In the battle between striving to earn and making ends meet, it seems almost impossible for us to reach our financial goals. How do we put money into an IRA for the golden years when there’s nothing leftover at the end of each month?

Financial security and comfort aren’t really that difficult to achieve, but most of us don’t learn how, at least when we’re young.

1Change Your Mindset

Your state of mind makes a huge difference to financial success or failure. For instance, feeling guilty after spending a little extra can cause a spiral of spending even more, in an attempt to cover up that guilt.

Instead of your limitations, focus on a positive mindset and visualize the end goal, affirming your own ability to save. The way you think about money reflects in your spending, saving and earning habits, and the sky’s the limit!

2Set Smart Goals

The only way to achieve your financial goals is to know what they are, and keep reminding yourself of them. Make a list and break it down into short-, mid- and long-term goals, so you can prioritize them.

For instance, paying off a credit card bill is a short-term goal, buying a new car is mid-term, and purchasing a home before retirement is a long-term goal. Make sure your goals are SMART (Specific, Measurable, Achievable, Relevant, and Trackable).

3Create a Realistic Budget

It’s crucial to create a budget and follow it. This is the best way to track, control and manage your spending, since you can see the larger picture as well as short-term patterns.

Start by listing your income (from every source) and subtract your basic expenses from it, but list your savings too. When you include them in your budget, it becomes easier to prioritize them.

4Tackle Your Debt

Some debt is unavoidable, like education loans for professional growth, but unpaid debt grows exponentially the longer it’s left unpaid. If you want financial success, make debt evaluation and repayment an immediate priority.

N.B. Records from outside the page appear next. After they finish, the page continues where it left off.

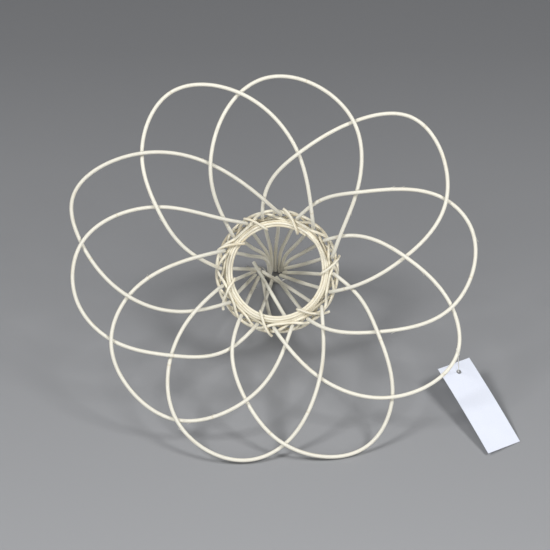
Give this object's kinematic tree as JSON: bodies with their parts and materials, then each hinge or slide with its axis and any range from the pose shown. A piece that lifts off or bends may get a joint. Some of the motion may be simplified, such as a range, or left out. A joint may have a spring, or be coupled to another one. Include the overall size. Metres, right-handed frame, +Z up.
{
  "type": "cane flower ornament",
  "caption": "Openwork flower of bent reed canes passed through a woven collar, with gathered ends behind and a blank paper swing tag.",
  "frame": {"origin": "on the ground, under the middle of the whole object's box", "axes": "+Z up; the open flower faces -Y and leans back 45 degrees; +X is its right side seen from the front"},
  "size_m": [0.357, 0.2172, 0.216],
  "materials": {
    "petal_reed": "bare pale reed cane with a fine lengthwise grain",
    "collar_reed": "thinner bare reed, woven",
    "tie_wire": "dull soft binding wire",
    "tag_card": "blank white card",
    "tag_thread": "twisted white cotton thread"
  },
  "bodies": {
    "flower": {"petal_cane_01": "petal_reed", "petal_cane_02": "petal_reed", "petal_cane_03": "petal_reed", "petal_cane_04": "petal_reed", "petal_cane_05": "petal_reed", "petal_cane_06": "petal_reed", "petal_cane_07": "petal_reed", "petal_cane_08": "petal_reed", "petal_cane_09": "petal_reed", "petal_cane_10": "petal_reed", "collar_inner_hoop_1": "collar_reed", "collar_inner_hoop_2": "collar_reed", "collar_inner_hoop_3": "collar_reed", "collar_inner_hoop_4": "collar_reed", "collar_inner_hoop_5": "collar_reed", "collar_outer_hoop_1": "collar_reed", "collar_outer_hoop_2": "collar_reed", "collar_outer_hoop_3": "collar_reed", "collar_lashing": "collar_reed", "stem_tie": "tie_wire", "side_tie": "tie_wire"},
    "tag": {"swing_tag": "tag_card", "tag_thread": "tag_thread"}
  },
  "joints": [
    {"name": "tag_swing", "type": "hinge", "parent": "flower", "child": "tag", "pos_m": [0.12837, -0.0453, 0.06309], "axis": [-0.4067, -0.646, -0.646], "range_deg": [0, 80]}
  ]
}
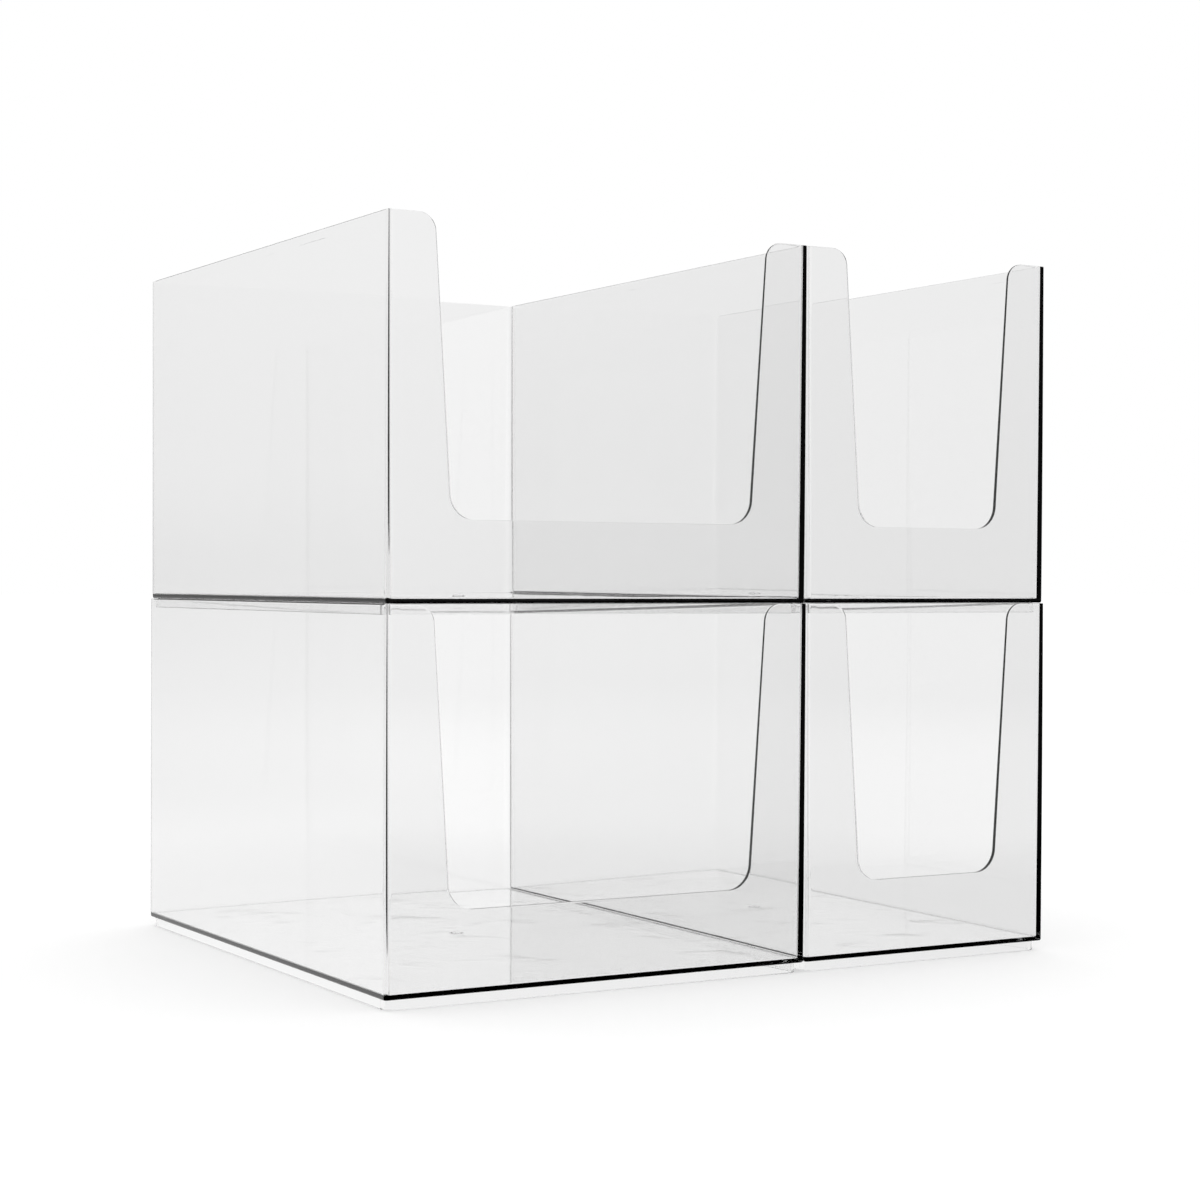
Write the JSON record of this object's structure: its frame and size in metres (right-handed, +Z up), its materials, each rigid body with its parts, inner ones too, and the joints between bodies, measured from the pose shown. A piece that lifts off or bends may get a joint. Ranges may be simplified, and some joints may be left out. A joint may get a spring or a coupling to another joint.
{
  "type": "stacking storage bins",
  "caption": "Clear open-front storage bins in two stacked columns, wide beside narrow. Drafted moulded walls, a U-shaped front opening and a foot ring that nests in the rim below.",
  "frame": {"origin": "on the floor, under the middle of the set's bounding box", "axes": "+X to the right across the fronts, from the wide column to the narrow one; +Y to the back, so the open fronts face -Y; +Z up"},
  "size_m": [0.433, 0.356, 0.4094],
  "materials": {
    "clear_plastic": "clear, polished moulding with slight haze"
  },
  "bodies": {
    "lower_wide": {"lower_wide_bin": "clear_plastic"},
    "upper_wide": {"upper_wide_bin": "clear_plastic"},
    "lower_narrow": {"lower_narrow_bin": "clear_plastic"},
    "upper_narrow": {"upper_narrow_bin": "clear_plastic"}
  },
  "joints": [
    {"name": "wide_lift", "type": "slide", "parent": "lower_wide", "child": "upper_wide", "axis": [0, 0, 1], "range_m": [0, 0.06]},
    {"name": "column_slide", "type": "slide", "parent": "lower_wide", "child": "lower_narrow", "axis": [1, 0, 0], "range_m": [0, 0.06]},
    {"name": "narrow_lift", "type": "slide", "parent": "lower_narrow", "child": "upper_narrow", "axis": [0, 0, 1], "range_m": [0, 0.06]}
  ]
}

Categorize your debt, starting with high-interest loans and bills first. Shift these onto lower-interest vehicles if possible, create a repayment plan, and add it to your monthly budget. When you’re tempted to splurge on something unnecessary, just look at that total!

5Save for Future Emergencies

You don’t need savings only for retirement or that home you have an eye on, but also for financial setbacks that show up with no warning.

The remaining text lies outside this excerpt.